Marriage in America will be, over time, what Americans say it is...

* THEN WHAT DID WE NEED A SUPREME COURT DECISION/DICTATE FOR...? Hmm...???

* AGAIN... FOLKS... THE SHEER INTELLECTUAL DISHONESTY... THE NAKED ATTEMPT AT MANIPULATION...

(*JUST SHAKING MY HEAD*)

...and last week’s decision came with almost three in four Americans already living in states where same-sex marriage is legal.

* LET ME GUESS: WILL ISN'T GONNA DELVE INTO HOW SAME-SEX MARRIAGE "BECAME LEGAL" IN MANY OF THOSE STATES - NAMELY VIA JUDGES OVERRIDING THE DEMOCRATIC PROCESS... OVERRIDING STATE LEGISLATURES... OVERRIDING REFERENDUMS...

(*SIGH*)

(*SNORT*)

(*SPITTING ON THE GROUND*)

The decision came after Roberts showed conservatives the reality of judicial deference that they have often, and often thoughtlessly, advocated.

* I HAVE NO IDEA WHAT WILL IS BABBLING ABOUT...

Deferring to “what Congress meant to do,” Roberts rescued the Affordable Care Act from what he called Congress’s “inartful” means of doing it.

* YES. ROBERTS VIOLATED HIS OATH AND ENGINEERED WHAT AMOUNTS TO A COUP AGAINST THE CONSTITUTION.

The marriage and ACA decisions should cause the 2016 contest for the Republican presidential nomination to force candidates to clarify their thinking about the judiciary’s appropriate role in our constitutional system.

* ON THAT WILL AND I ARE IN AGREEMENT!

Although there is no interesting debate about this (or anything else) among Democrats, among Republicans there is a lively debate about whether the judiciary’s primary duty is to facilitate majorities’ powers or to protect individuals’ rights.

* NEITHER. THEIR JOB IS TO ENFORCE THE CONSTITUTION. AS WRITTEN. AS INTENDED BY THOSE WHO WROTE/ENACTED THE CONSTITUTION... THE BILL OF RIGHTS... AND EVERY AMENDMENT SINCE.

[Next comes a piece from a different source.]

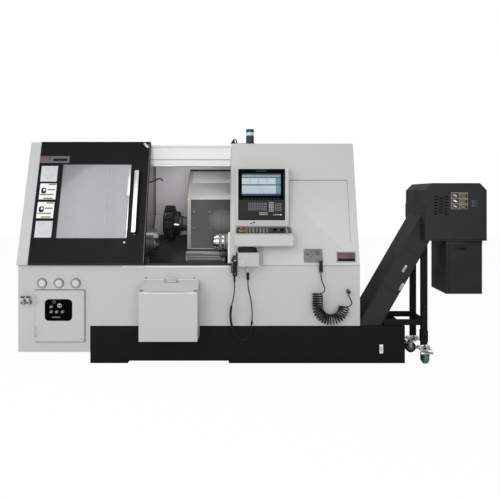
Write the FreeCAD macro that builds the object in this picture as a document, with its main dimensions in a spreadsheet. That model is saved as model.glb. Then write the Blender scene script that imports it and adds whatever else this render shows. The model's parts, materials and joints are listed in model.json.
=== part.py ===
"""A slant-bed turning lathe with its chip conveyor, millimetres, +Z up.

X runs to the operator's right, Y to the back of the machine, Z up. The origin
lies on the floor under the middle of the whole machine.
"""
import FreeCAD, Part
import math
import os
import re
import Sketcher

Vector = FreeCAD.Vector
Rotation = FreeCAD.Rotation
Placement = FreeCAD.Placement

# Driving dimensions. Places are measured from the origin, the rest are sizes.
SIZES = {
    # Enclosure: ends, front, sill and the sloped front above it
    "cabinet_wide": 635.0,
    "door_side": -1130.0,
    "control_side": -178.0,
    "cover_right": 968.0,
    "front_y": -725.0,
    "rear_y": 525.0,
    "sill_z": 860.0,
    "cover_top": 1965.0,
    "slope_angle": 15.5,
    "sheet": 3.0,
    "past": 1.0,
    "cabinet_bottom": 100.0,
    "roof_drop": 38.0,
    "lip": 60.0,
    # Base
    "base_left": -1407.0,
    "base_right": 1365.0,
    "base_top": 330.0,
    "base_wall": 25.0,
    "base_raise": 21.0,
    "left_foot": 333.0,
    "right_foot_x": -187.0,
    "trough_left": -1020.0,
    "trough_right": 1210.0,
    "trough_wall": 10.0,
    "trough_width": 380.0,
    "trough_floor": 60.0,
    # Spindle line and the slanted bed behind it
    "spindle_y": -225.0,
    "spindle_z": 1020.0,
    "bed_angle": 45.0,
    "bed_distance": 300.0,
    "bed_low": -215.0,
    "bed_high": 619.0,
    "bed_left": -1000.0,
    "bed_right": 900.0,
    "bed_front": -165.0,
    "bed_back": 505.0,
    "bed_wall": 40.0,
    "rail_wide": 45.0,
    "rail_tall": 50.0,
    "rail_low": 60.0,
    "rail_high": 460.0,
    "tail_rail_low": -180.0,
    "tail_rail_high": -60.0,
    "tail_rail_tall": 30.0,
    "slide_gap": 0.3,
    # Headstock and spindle
    "headstock_left": -1400.0,
    "headstock_right": -1060.0,
    "headstock_front": -395.0,
    "headstock_back": -25.0,
    "headstock_top": 1200.0,
    "spindle_radius": 85.0,
    "spindle_bore": 38.0,
    "spindle_left": -1540.0,
    "spindle_nose": -1015.0,
    "bearing_length": 80.0,
    "stator_radius": 140.0,
    "shaft_gap": 0.05,
    "actuator_left": -1760.0,
    "actuator_radius": 95.0,
    "chuck_radius": 127.0,
    "chuck_length": 90.0,
    "jaw_length": 31.0,
    "jaw_width": 36.0,
    "jaw_inner": 42.0,
    "jaw_outer": 112.0,
    "jaw_root": 14.0,
    "jaw_room": 16.0,
    # Work-zone walls
    "wall_x": -1033.0,
    "nose_hole": 92.0,
    "guard_right": -640.0,
    "guard_back_y": 275.0,
    "guard_top": 1794.0,
    "guard_knee_z": 1260.0,
    "guard_fold_y": 157.0,
    "guard_fold_z": 1062.0,
    "guard_front_y": -55.0,
    "guard_front_z": 850.0,
    "guard_bottom": 772.0,
    "guard_slot_z": 1330.0,
    "end_wall_x": 460.0,
    # Saddle, cross slide and turret
    "saddle_left": -600.0,
    "saddle_right": -200.0,
    "saddle_low": 8.0,
    "saddle_high": 560.0,
    "saddle_top": 180.0,
    "saddle_thick": 65.0,
    "shoe_wide": 100.0,
    "shoe_tall": 34.0,
    "nut_deep": 22.0,
    "slide_low": 60.0,
    "slide_high": 400.0,
    "slide_thick": 40.0,
    "slide_left": -590.0,
    "slide_right": -260.0,
    "turret_offset": 244.0,
    "slide_travel": 150.0,
    "housing_radius": 72.0,
    "slot_gap": 4.0,
    "disc_left": -852.0,
    "disc_right": -760.0,
    "disc_radius": 158.0,
    "flange_radius": 122.0,
    "flange_wide": 48.0,
    "tool_reach": 180.0,
    "tool_width": 74.0,
    "tool_margin": 4.0,
    "pilot_radius": 45.0,
    # Saddle guard
    "hood_left": -630.0,
    "hood_right": -60.0,
    "hood_face_y": -135.0,
    "hood_back_y": 175.0,
    "hood_back_z": 1750.0,
    "hood_bottom": 940.0,
    # Fixed guard over the lower ways
    "way_left": -625.0,
    "way_right": -244.0,
    "way_front_y": -245.0,
    "way_back_y": -150.0,
    "way_top": 925.0,
    "way_bottom": 838.0,
    # Tailstock
    "tail_left": -218.0,
    "tail_right": 100.0,
    "tail_radius": 80.0,
    "barrel_reach": 115.0,
    "tail_foot": 45.0,
    "tail_step": 10.0,
    "tail_flat": 5.0,
    "quill_radius": 45.0,
    "quill_reach": 14.0,
    "centre_pin": 12.0,
    "centre_body": 22.0,
    "centre_length": 36.0,
    # Ball screw of the saddle
    "screw_place": 260.0,
    "screw_radius": 20.0,
    "screw_height": 24.0,
    "screw_right": 760.0,
    "screw_motor": 130.0,
    # Sliding door
    "door_inset": 102.0,
    "door_right": -926.0,
    "door_length": 1147.0,
    "door_gap": 8.0,
    "door_thick": 40.0,
    "door_rim": 15.0,
    "window_margin": 215.0,
    "window_side": 159.0,
    "window_low": 231.0,
    "window_high": 930.0,
    "window_inset": 8.0,
    "window_thick": 10.0,
    "handle_inset": 98.0,
    "handle_wide": 37.0,
    "handle_low": 279.0,
    "handle_high": 851.0,
    "handle_stand": 50.0,
    "handle_thick": 18.0,
    "track_tall": 20.0,
    "track_right": -160.0,
    "beam_y": -425.0,
    "beam_deep": 80.0,
    "beam_bottom": 1754.0,
    # Control panel
    "display_left": -125.0,
    "display_right": 346.0,
    "display_low": 1200.0,
    "display_high": 1728.0,
    "display_y": -659.0,
    "panel_edge": 20.0,
    "panel_side": 34.0,
    "panel_low": 1257.0,
    "panel_high": 1713.0,
    "panel_thick": 8.0,
    "panel_proud": 2.0,
    "keys_left": -18.0,
    "keys_right": 274.0,
    "keys_low": 1293.0,
    "keys_high": 1421.0,
    "keys_thick": 3.0,
    "console_left": -130.0,
    "console_right": 371.0,
    "console_low": 1039.0,
    "console_front_z": 1142.0,
    "console_back_z": 1190.0,
    "console_y": -835.0,
    "console_deep": 176.0,
    "plate_thick": 5.0,
    "plate_edge": 6.0,
    "stop_x": -70.0,
    "stop_radius": 20.0,
    "stop_tall": 26.0,
    "stop_travel": 6.0,
    "collar_radius": 30.0,
    "collar_tall": 2.0,
    "feed_x": 218.0,
    "speed_x": 278.0,
    "knob_radius": 17.0,
    "knob_tall": 22.0,
    "control_row": 88.0,
    # Box under the console, hand pendant and tray
    "box_left": -101.0,
    "box_right": 78.0,
    "box_low": 865.0,
    "box_high": 988.0,
    "box_y": -845.0,
    "tray_right": 54.0,
    "tray_tall": 23.0,
    "tray_wall": 4.0,
    "tray_radius": 38.0,
    "pendant_left": -150.0,
    "pendant_right": -110.0,
    "pendant_low": 783.0,
    "pendant_high": 955.0,
    "pendant_front": -835.0,
    "pendant_back": -755.0,
    "hanger_high": 986.0,
    "hanger_thick": 10.0,
    "dial_z": 834.0,
    "dial_radius": 28.0,
    "dial_tall": 12.0,
    "selector_z": 915.0,
    "selector_radius": 12.0,
    "stem_deep": 15.0,
    "relief_x": -134.0,
    "relief_radius": 9.0,
    "relief_low": 728.0,
    "cable_y": -795.0,
    "cable_diameter": 10.0,
    "sleeve_diameter": 20.0,
    "plug_x": -18.0,
    "plug_radius": 10.0,
    "plug_low": 745.0,
    # Air panel with its hose
    "air_left": 476.0,
    "air_right": 641.0,
    "air_low": 885.0,
    "air_high": 1001.0,
    "air_thick": 8.0,
    "coupler_x": 618.0,
    "coupler_y": -775.0,
    "coupler_radius": 14.0,
    "coupler_low": 800.0,
    "hose_diameter": 10.0,
    "hose_run": 31.0,
    "hose_drop": 35.0,
    "hose_rise": 20.0,
    "coil_x": 587.0,
    "coil_y": -780.0,
    "coil_high": 625.0,
    "coil_straight": 113.0,
    "coil_bend": 115.0,
    "coil_radius": 45.0,
    "fitting_x": 860.0,
    "fitting_low": 618.0,
    "fitting_radius": 12.0,
    # Signal lamp
    "beacon_x": 0.0,
    "beacon_y": -375.0,
    "beacon_radius": 37.0,
    "beacon_base": 77.0,
    "beacon_lens": 35.0,
    "beacon_cap": 26.0,
    "gland_x": -159.0,
    "gland_radius": 18.0,
    "gland_tall": 20.0,
    # Left cabinet fittings
    "gauge_z": 706.0,
    "gauge_radius": 43.0,
    "gauge_deep": 12.0,
    "gauge_inset": 212.5,
    "gauge_pitch": 148.0,
    "hatch_inset": 153.0,
    "hatch_margin": 48.0,
    "hatch_low": 193.0,
    "hatch_high": 642.0,
    "hatch_thick": 12.0,
    "hatch_gap": 2.0,
    "valve_inset": 85.0,
    "valve_margin": 103.0,
    "valve_low": 374.0,
    "valve_high": 569.0,
    "valve_round": 38.0,
    "valve_gap": 1.0,
    "tap_inset": 52.0,
    "tap_pitch": 50.0,
    "tap_z": 540.0,
    "tap_radius": 14.0,
    "tap_reach": 45.0,
    "hinge_radius": 6.0,
    "knuckle": 15.0,
    # Service box on the front
    "service_left": -936.0,
    "service_right": -443.0,
    "service_low": 248.0,
    "service_front": -925.0,
    "service_knee": 650.0,
    "service_top": 724.0,
    "service_lid_depth": 12.0,
    # Chip conveyor
    "conveyor_angle": 60.0,
    "conveyor_x": 948.0,
    "conveyor_tall": 180.0,
    "conveyor_front": -711.0,
    "conveyor_back": -359.0,
    "conveyor_left": -1000.0,
    "conveyor_rim": 250.0,
    "conveyor_wall": 4.0,
    "casing_gap": 4.0,
    "outlet_left": 1509.0,
    "outlet_right": 2042.0,
    "outlet_low": 1086.0,
    "outlet_high": 1584.0,
    "outlet_front": -815.0,
    "outlet_back": -283.0,
    "outlet_corner": 60.0,
    "chute_left": 1720.0,
    "chute_right": 2038.0,
    "chute_low": 612.0,
    "chute_front": -735.0,
    "chute_back": -380.0,
    "leg_left": 1513.0,
    "leg_wide": 50.0,
    "leg_front": -725.0,
    "leg_back": -375.0,
    "leg_low": 125.0,
    "sleeve_proud": 5.0,
    "bar_low": 330.0,
    "bar_tall": 48.0,
    "bar_deep": 30.0,
    "leg_high": 1050.0,
    "shaft_z": 1330.0,
    "shaft_radius": 20.0,
    "drum_radius": 60.0,
    "belt_gap": 0.6,
    "belt_thick": 6.0,
    "gear_long": 180.0,
    "gear_wide": 140.0,
    "wheel_radius": 50.0,
    "wheel_wide": 36.0,
    "axle_radius": 6.0,
    "caster_trail": 25.0,
    "fork_sheet": 4.0,
    "fork_top": 105.0,
    "pin_radius": 8.0,
    "pin_long": 60.0,
    # Electrical cabinet at the back
    "power_left": -900.0,
    "power_right": 500.0,
    "power_low": 250.0,
    "power_high": 1850.0,
    "power_back": 925.0,
    "power_door": 22.0,
}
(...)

...Which makes this a perilous moment for Republican candidates, who might compete to propose constitutional amendments that dramatize their dismay about the same-sex marriage decision.

* THEY SHOULDN'T. NOT AS SUCH. WHAT THEY SHOULD DO IS DISCUSS WAYS OF RESTORING THE CONSTITUTION.

Scott Walker’s minimalist amendment, concerning process rather than policy, would restore the traditional state control over marriage law. Others endorse an amendment defining marriage as between a man and a woman. Ted Cruz also endorses “judicial retention elections”: Every justice, beginning with the second national election after his or her appointment, will answer to the American people and the states in a retention election every eight years. Those justices deemed unfit for retention by both a majority of the American people as a whole and by majorities of the electorates in at least half of the 50 states will be removed from office and disqualified from future service on the court.

* NOT A HUGE FAN... HOWEVER... I APPLAUD CRUZ FOR OPENING THE CONVERSATION. FOLKS... WE NEED TO DISCUSS "DEEP" ISSUES SUCH AS THIS.

Cruz’s idea is congruent with the 1912 proposal of another rambunctious Ted, former president Theodore Roosevelt. Running as a full-throated Progressive (against another progressive, Democrat Woodrow Wilson, and the conservative Republican president and future chief justice William Howard Taft), TR advocated not just the recall of judges but also “the review by the people” of “certain” judicial decisions. TR embraced the core progressive belief that the ideal of limited government, and hence the reality of the separation of powers, are anachronisms.

It is, therefore, especially disheartening that Cruz, who clerked for Chief Justice William Rehnquist and who is better equipped by education and experience to think clearly about courts, proposes curing what he considers this court’s political behavior...

* REALLY, GEORGE WILL? REALLY...??? WHAT HE "CONSIDERS" THE COURT'S POLITICAL BEHAVIOR...?!?!

(*GUFFAW*)

...by turning the court into a third political branch.

* THAT'S CERTAINLY NOT CRUZ'S INTENT - AND WILL KNOWS THIS.

(*AGAIN SPITTING ON THE GROUND*)

Imagine campaigns conducted by justices. What would remain of the court’s prestige and hence its power to stand athwart rampant executives and overbearing congressional majorities? Sixteen months before the election, some candidates are becoming too unhinged to be plausible as conservative presidents.

* AND THERE YOU HAVE IT, FOLKS... WILL'S TRUE "END GAME" - TO BASH CRUZ.